Could you make sure that you are not running out of memory and cublas is failing to allocate some internal memory by e.g. lowering the batch size?
If that doesn’t help, could you post your setup via python -m torch.utils.collect_env as well as an executable code snippet to reproduce this issue, please?

Hi @ptrblck,
Thank you for the quick response!

  1. To check the for OOM I tried:
    1.1) Reducing the batch_size to 1. (Got the same error)
    1.2) Changed the num of model parameters by using a smaller pretrained model with batch_size equal to 1 (Got the same error)

2.) I’ve been mostly experimenting on colab, will a link to the notebook work?

I’ve run into a similar issue but I’m out of ideas. (On AWS with a g4dn.2xlarge instance) An almost identical code that I had seemed to work fine.


I also tried to run with a batch size of 1 but still seems to fail. PS: This code works completely fine if not using a GPU.

FIX: For some reason this was an issue with pytorch 1.8.0. I looked at this post RuntimeError: CUDA error: CUBLAS_STATUS_ALLOC_FAILED when calling `cublasCreate(handle)` while running fine on the CPU - #13 by ptrblck and tried to downgrade pytorch and it worked fine

Hi @ptrblck,
I’d like to take a shot at debugging this issue by myself.
Would you mind providing some guidance as to how to confirm if this is an issue with PyTorch itself or what part of PyTorch should I start looking at it start figuring out the cause.

I came across the same problem 2 days ago. Using pytorch 1.8.0 on my machine caused the same error, while using it on another machine works fine. On my machine I was using the pre-compiled version of pytorch (via pip), on the other machine I compiled pytorch myself with cuda 11.1.
I don’t know why the error occurs but I solved downgrading torch to 1.7.0.

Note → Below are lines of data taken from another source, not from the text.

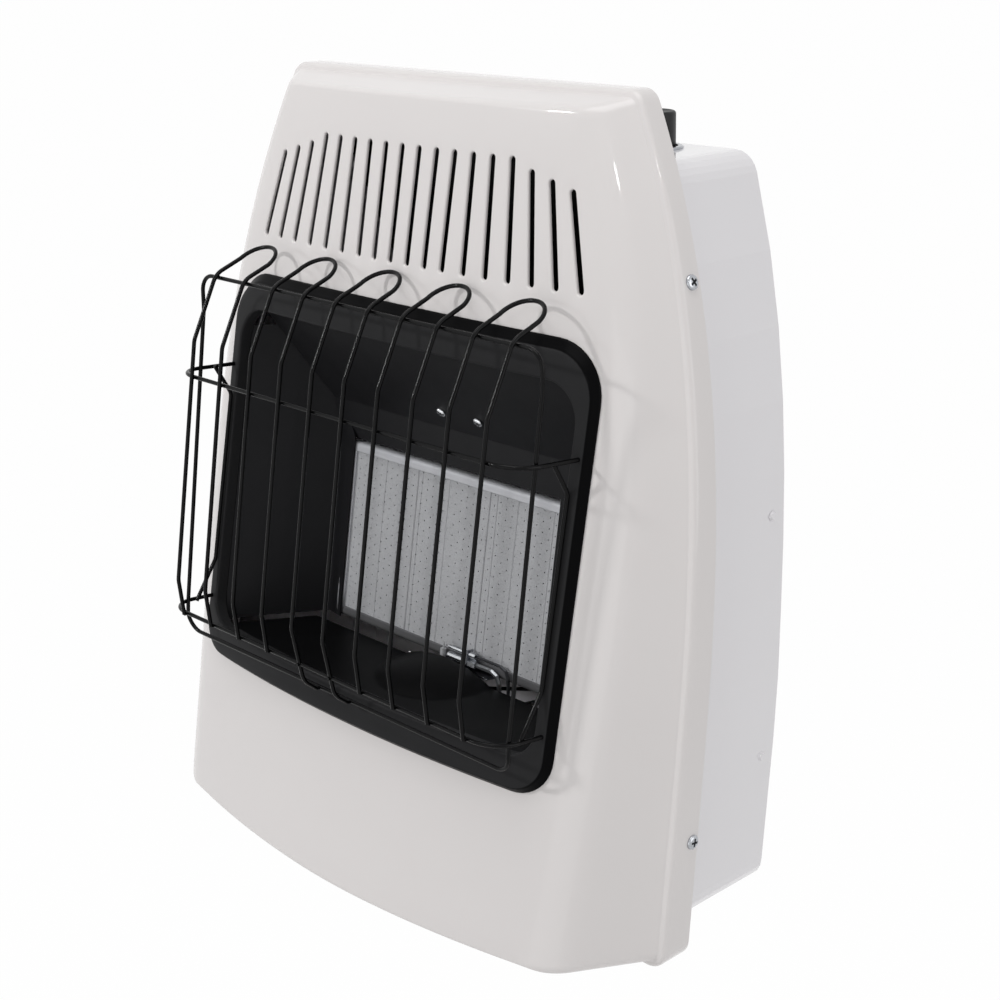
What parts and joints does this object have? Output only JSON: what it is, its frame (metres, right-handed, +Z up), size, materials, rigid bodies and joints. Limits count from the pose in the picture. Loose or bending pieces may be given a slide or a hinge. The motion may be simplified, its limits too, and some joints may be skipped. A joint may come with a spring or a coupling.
{
  "type": "wall mounted gas heater",
  "caption": "Wall mounted radiant gas heater with a leaning white enamelled front, louvres fanned above a black firebox of ceramic plaques, and a welded wire guard.",
  "frame": {"origin": "middle of the rear face that lies on the wall", "axes": "+Z up, -Y out of the wall into the room, +X to the right seen from the room"},
  "size_m": [0.4812, 0.2306, 0.5535],
  "materials": {
    "enamel": "gloss",
    "case_paint": "satin",
    "black_enamel": "satin gloss",
    "knob_black": "satin",
    "zinc_steel": "zinc plated",
    "bright_steel": "bright",
    "aluminised": "satin",
    "brass": "machined",
    "tube_steel": "drawn",
    "ceramic": "fired ceramic, matt",
    "lead_black": "matt"
  },
  "bodies": {
    "heater": {"front_panel": "enamel", "panel_screws": "zinc_steel", "window_bezel": "black_enamel", "wire_guard": "black_enamel", "left_cheek": "black_enamel", "right_cheek": "black_enamel", "heat_hood": "black_enamel", "hood_screws": "zinc_steel", "firebox_floor": "black_enamel", "top_baffle": "black_enamel", "heat_shield": "aluminised", "burner_frame": "aluminised", "plaque_left": "ceramic", "plaque_centre": "ceramic", "plaque_right": "ceramic", "burner_plenum": "aluminised", "mixer_tube": "aluminised", "injector": "brass", "injector_bracket": "zinc_steel", "burner_pipe": "tube_steel", "pilot_bracket": "zinc_steel", "pilot_burner": "bright_steel", "pilot_tube": "tube_steel", "spark_electrode": "ceramic", "ignition_lead": "lead_black", "thermocouple": "bright_steel", "thermocouple_lead": "brass", "gas_valve": "brass", "valve_bracket": "zinc_steel", "knob_ring": "zinc_steel", "regulator": "aluminised", "inlet_pipe": "tube_steel", "inlet_fitting": "brass", "rear_case": "case_paint", "back_plate": "case_paint", "chassis_frame": "case_paint", "case_screws": "zinc_steel", "burner_brackets": "zinc_steel"},
    "plug": {"valve_plug": "zinc_steel"},
    "knob": {"control_knob": "knob_black"}
  },
  "joints": [
    {"name": "knob_turn", "type": "hinge", "parent": "heater", "child": "plug", "pos_m": [0.116, -0.03, 0.21], "axis": [0, 0, 1], "range_deg": [0, 180]},
    {"name": "knob_press", "type": "slide", "parent": "plug", "child": "knob", "axis": [0, 0, 1], "range_m": [-0.005, 0], "stiffness_N_per_m": 600, "springref_m": 0.004}
  ]
}
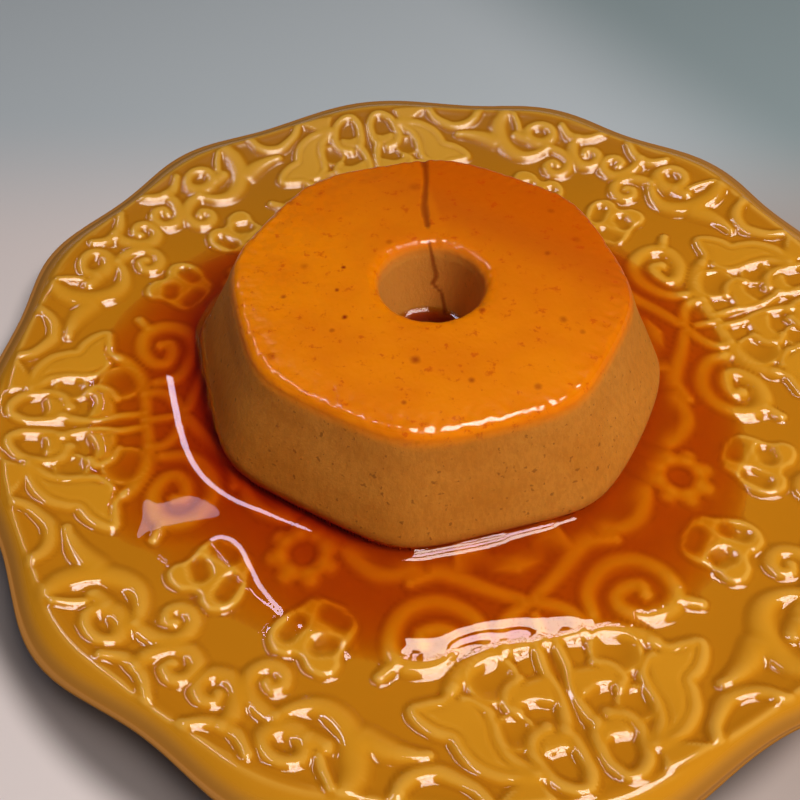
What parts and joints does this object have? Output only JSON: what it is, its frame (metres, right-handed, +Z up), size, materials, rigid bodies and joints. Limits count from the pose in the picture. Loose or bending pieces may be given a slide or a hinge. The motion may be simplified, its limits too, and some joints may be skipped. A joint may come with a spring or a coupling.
{
  "type": "creme caramel flan on a plate",
  "caption": "Moulded custard with a central hole, set in a pool of liquid caramel on a round scalloped plate with raised scrollwork.",
  "frame": {"origin": "centre of the plate's foot ring, on the table", "axes": "+Z up, along the plate's axis; a palmette of the scrollwork stands on each of +X, -X, +Y and -Y"},
  "size_m": [0.2266, 0.2263, 0.0343],
  "materials": {
    "ochre_glaze": "gloss",
    "custard": "satin",
    "caramel": "polished"
  },
  "bodies": {
    "root": {"plate": "ochre_glaze", "flan": "custard", "caramel_pool": "caramel", "caramel_in_hole": "caramel"}
  },
  "joints": []
}
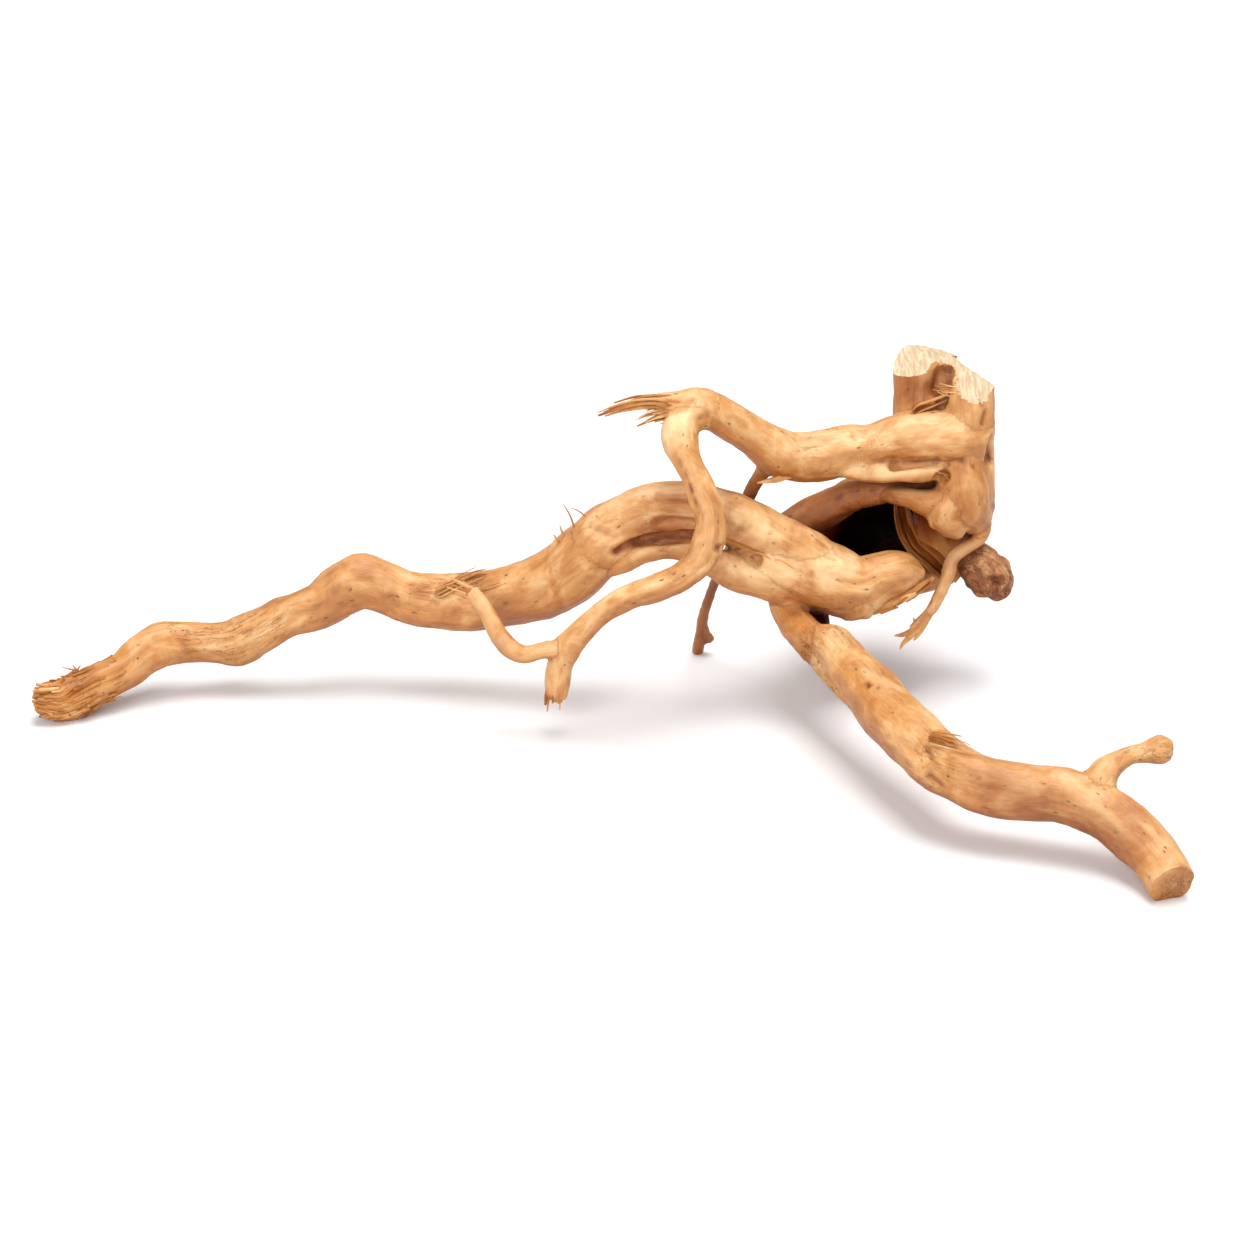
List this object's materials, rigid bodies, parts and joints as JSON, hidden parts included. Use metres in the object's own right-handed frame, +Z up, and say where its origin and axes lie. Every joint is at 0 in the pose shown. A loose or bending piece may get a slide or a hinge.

If you are using a Turing GPU, try out the nightly binary, which should fix the missing sm_75 issue as described here and here.
CC @chatuur

1 Like

你好,我在测试时也遇到了相同的问题,使用CPU可以得到正确的结果,但使用GPU时就会报下面是的错误信息,是cuda版本问题吗?谢谢!

RuntimeError: CUDA error: CUBLAS_STATUS_INTERNAL_ERROR when calling cublasCreate(handle)

From Google translate:

Hello, I also encountered the same problem during the test. I can get the correct result when I use the CPU, but when I use the GPU, the following error message will be reported. Is it a cuda version problem? Thank you!

You might be hitting the previously mentioned error. Did you check the posts and tried to install the nightly?

PS: could you use an online translator before posting the message, please? :slight_smile:

Hello,

I am facing exactly the same error while trying to run the code on 2 x NVIDIA Tesla K40 using pytorch’s DataParallel().

My setup is: pytorch 1.7.0, cuda 10.1, python 3.7.6

The same code is running on 1 GPU. I also tried to set CUDA_LAUNCH_BLOCKING=1, but the code stucks at all.

Thank you!

Hi,
I have "RuntimeError: CUDA error: CUBLAS_STATUS_EXECUTION_FAILED when calling cublasSgemm( handle, opa, opb, m, n, k, &alpha, a, lda, b, ldb, &beta, c, ldc)".
My code is running on another machine. I have this when run on a new machine. Two machines have the same GPUs.
###############Update:
1st machine gpus = 2080Ti
2nd machine (error) gpus = 1080 Ti.
Found Cuda version = 11.3 is not compatible. Then I down cuda version to 10.1. Problem solved.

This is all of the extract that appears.